Major Japanese IT firms warming to NFTs

Yomiuri Shimbun file photo
LINE app installed in a smartphone

A number of leading IT firms in Japan have this year launched online marketplaces for trading digital works through the use of non-fungible tokens, or NFTs.

An NFT is a digital asset that represents a digital work, such as an image, animation or sports video. NFTs allows the authenticity of digital works to be verified via blockchain technology, which is also used to authenticate cryptocurrency transactions.

The NFT marketplace has expanded rapidly in other countries in the last year or so, with expensive digital works being traded apace. Keen to cash in on the trend, Japanese firms are looking to catch up on their overseas rivals and reap the benefits of NFT-related business, including commission revenues and settlement services.

In April, Line Corp. launched its own website-based digital marketplace, Line NFT. The site offers a wide variety of content, featuring over 40,000 NFTs from 19 companies, including, for example, videos of popular entertainers affiliated with Yoshimoto Kogyo Holdings Co. These videos were initially put on sale for ¥3,000.

Users in Japan registered with the free Line communication app, can purchase NFTs and trade them with other users. Payment is made using Line Pay, a smartphone payment platform. However, Line NFT users cannot trade NFTs with users of marketplaces operated by other firms.

“Line facilitates the trading of NFTs, free of complicated procedures and expensive commission fees,” said Daisuke Kadoono, who heads the blockchain businesses department operated by Line subsidiary LVC Corp.

Other major firms have also recently dipped their toes into NFT waters, including Rakuten Group, Inc., which launched an NFT marketplace in February, SBI Holdings, Inc. and GMO Internet, Inc.

Operators receive sales commissions from creators when works are traded. The more digital works a firm can gather, the more they are traded, resulting in increased revenue.

Moves are also afoot to trade goods and services related to the sale of NFTs: Rakuten is considering selling tickets for sports events related to sales of NFTs that feature memorable game highlights.

The Yomiuri Shimbun

Prioritizing security

In March last year, a digital artwork sold for about $69 million (or about ¥9 billion) at a British auction house.

Jefferies, a leading U.S. financial group estimates that the NFT market will generate sales of around $35 billion (or about ¥4.6 trillion) this year, and exceed $80 billion (or about ¥10 trillion) in 2025.

However, there have been overseas instances in which individuals have marketed forged works. Furthermore, NFT payments are primarily conducted using cryptocurrency which has been associated with money laundering.

However, most Japan-based NFT marketplaces are aimed at “beginners,” and companies put NFTs up for sale at the markets rather than individuals. These domestic sites allow NFTs to be traded using yen, too, thus offering a certain amount of security and peace of mind for users.
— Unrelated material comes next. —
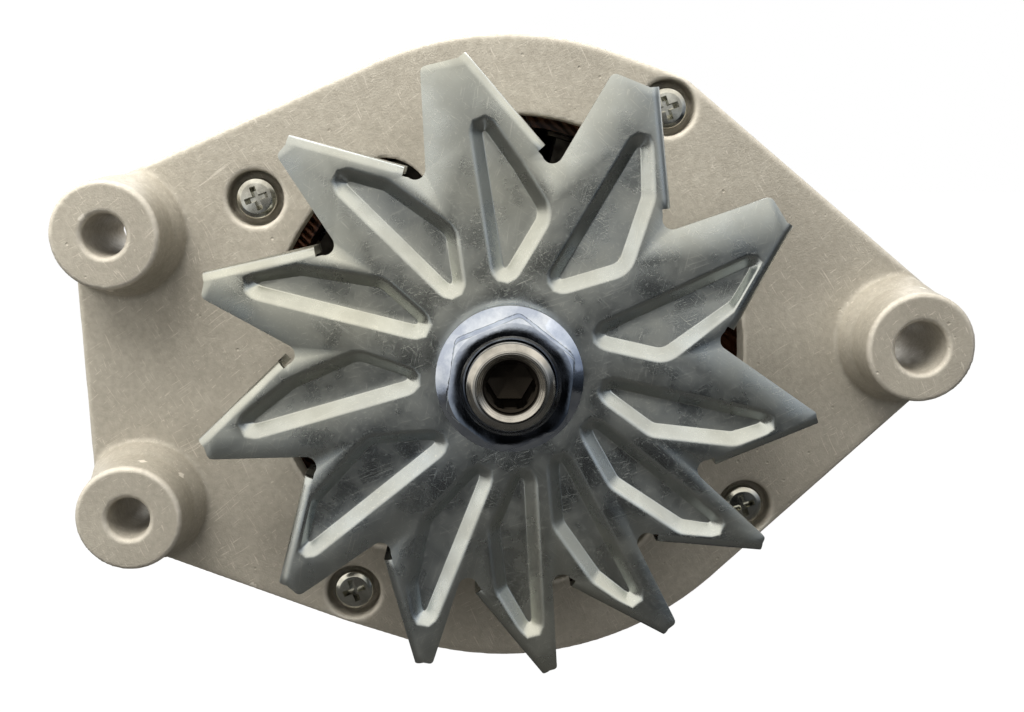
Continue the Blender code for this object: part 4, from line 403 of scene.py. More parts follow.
# %% Turned steel
def turned_steel(name, pale, dark, roughness, pitch, dark_radius=0.0):
    """The last argument is the radius, in metres, inside which the steel is made nearly black and rougher.
    """
    material, tree, shader, where = finish(name, pale, 1.0, roughness)
    film = cloud(tree, where, 5, 4.0)
    flat = add(tree, "ShaderNodeVectorMath", {"operation": "MULTIPLY"}, {0: where, 1: (1, 0, 1)})
    reach = add(tree, "ShaderNodeVectorMath", {"operation": "LENGTH"}, {0: flat.outputs[0]})
    # Inside that radius from the axis the colour is made nearly black and the steel rougher.
    dark_core = ramp(tree, reach.outputs["Value"], dark_radius, dark_radius + 0.0003, 1.0, 0.0) if dark_radius else 0.0
    tone = blend_colours(tree, film, pale, dark)
    tree.links.new(blend_colours(tree, dark_core, tone, "#2E2A25"), shader.inputs["Base Color"])
    shine = between(tree, film, roughness, roughness + 0.12)
    shine = calculate(tree, "ADD", shine, calculate(tree, "MULTIPLY", dark_core, 0.22))
    tree.links.new(shine, shader.inputs["Roughness"])
    rings = add(tree, "ShaderNodeTexWave", {"wave_type": "RINGS", "rings_direction": "Y"}, {
        "Vector": where, "Scale": WAVE / pitch, "Distortion": 0.4, "Detail": 1.0})
    tree.links.new(relief(tree, rings.outputs["Fac"], 0.008), shader.inputs["Normal"])
    return material


# On the shaft, 5 mm takes in the socket in its end and its thin rear end, which are darkened.
MATERIALS["ground_shaft_steel"] = turned_steel(
    "shaft_steel_turned_and_ground", "#BDBAB4", "#8E8B85", 0.16, 0.35, 0.0050)
MATERIALS["bearing_steel"] = turned_steel("bearing_steel_ground", "#C4C4C2", "#A9A9A8", 0.12, 0.30)

# %% [markdown]
# Iron, laminations and windings
#
# The claw poles are forged iron with a phosphate skin, nearly black and dry. The stator is a stack of
# half-millimetre steel sheets, so its outside is ribbed along the shaft, with a film of rust-brown
# varnish. The copper wire wears enamel and was dipped in varnish, which has gone dark brown. Strands and
# sheets are drawn at their real size, because the gaps between them catch enough shadow to show.

# %% Iron, laminations and copper
def forged_iron():
    material, tree, shader, where = finish("claw_pole_iron_forged_phosphated", "#4A4744", 0.6, 0.62)
    scale = cloud(tree, where, 3, 5.0)
    tree.links.new(blend_colours(tree, scale, "#54504B", "#33302D"), shader.inputs["Base Color"])
    tree.links.new(between(tree, scale, 0.55, 0.75), shader.inputs["Roughness"])
    tree.links.new(relief(tree, scale, 0.05), shader.inputs["Normal"])
    return material


def laminated_steel():
    material, tree, shader, where = finish("stator_laminations_varnished", "#6E655B", 0.7, 0.5)
    along = add(tree, "ShaderNodeTexWave", {"wave_type": "BANDS", "bands_direction": "Y"}, {
        "Vector": where, "Scale": WAVE / 1.0, "Distortion": 0.15, "Detail": 1.0})
    stain = cloud(tree, where, 12, 4.0)
    tone = blend_colours(tree, stain, "#7C746A", "#54473B")
    line = between(tree, along.outputs["Fac"], 0.55, 0.0)
    tree.links.new(blend_colours(tree, line, tone, "#2B2723"), shader.inputs["Base Color"])
    tree.links.new(between(tree, stain, 0.40, 0.60), shader.inputs["Roughness"])
    tree.links.new(relief(tree, along.outputs["Fac"], 0.06), shader.inputs["Normal"])
    return material


def enamelled_copper():
    material, tree, shader, where = finish("copper_wire_enamelled", "#4A2C1B", 0.6, 0.36)
    heat = cloud(tree, where, 9, 3.0)
    tree.links.new(blend_colours(tree, heat, "#553019", "#2C1A11"), shader.inputs["Base Color"])
    strands = add(tree, "ShaderNodeTexWave", {"wave_type": "BANDS", "bands_direction": "DIAGONAL"}, {
        "Vector": where, "Scale": WAVE / 1.1, "Distortion": 3.0, "Detail": 2.0, "Detail Scale": 0.6})
    tree.links.new(between(tree, heat, 0.22, 0.40), shader.inputs["Roughness"])
    tree.links.new(relief(tree, strands.outputs["Fac"], 0.25), shader.inputs["Normal"])
    shader.inputs["Coat Weight"].default_value = 0.4
    return material


MATERIALS["forged_pole_iron"] = forged_iron()
MATERIALS["laminated_steel"] = laminated_steel()
MATERIALS["enamelled_copper"] = enamelled_copper()

# %% [markdown]
# The other metals inside
#
# Retainer, heat sinks, slip rings, diode cans, terminals and springs are ordinary stock: cold-rolled
# sheet, extruded plate, drawn copper and plated brass. Each gets its own colour and one honest mark of
# its making, a direction of rolling or the smear of plating, so that none of them looks like paint.

# %% Stock metals
def stock_metal(name, pale, dark, roughness, grain, turn):
    """Rolled or drawn metal with its grain one way: grain is (length, width) in millimetres."""
    material, tree, shader, where = finish(name, pale, 1.0, roughness)
    smear = cloud(tree, where, 6, 4.0)
    lines = stretched(tree, where, turn, *grain)
    tree.links.new(blend_colours(tree, smear, pale, dark), shader.inputs["Base Color"])
    tree.links.new(between(tree, lines, roughness - 0.06, roughness + 0.16), shader.inputs["Roughness"])
    tree.links.new(relief(tree, lines, 0.012), shader.inputs["Normal"])
    return material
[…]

Foreign marketplaces dominate the NFT market, offering a diverse array of works, including those created by individual artists.

As yet, there are no Japanese laws directly pertaining to ownership of digital “property,” which presents a challenge for the domestic markets. “In order to develop an environment where business operators and consumers can buy and sell NFTs with a sense of safety, the interpretation of relevant laws need to be clarified,” said Masashi Masuda, a lawyer with knowledge of NFTs.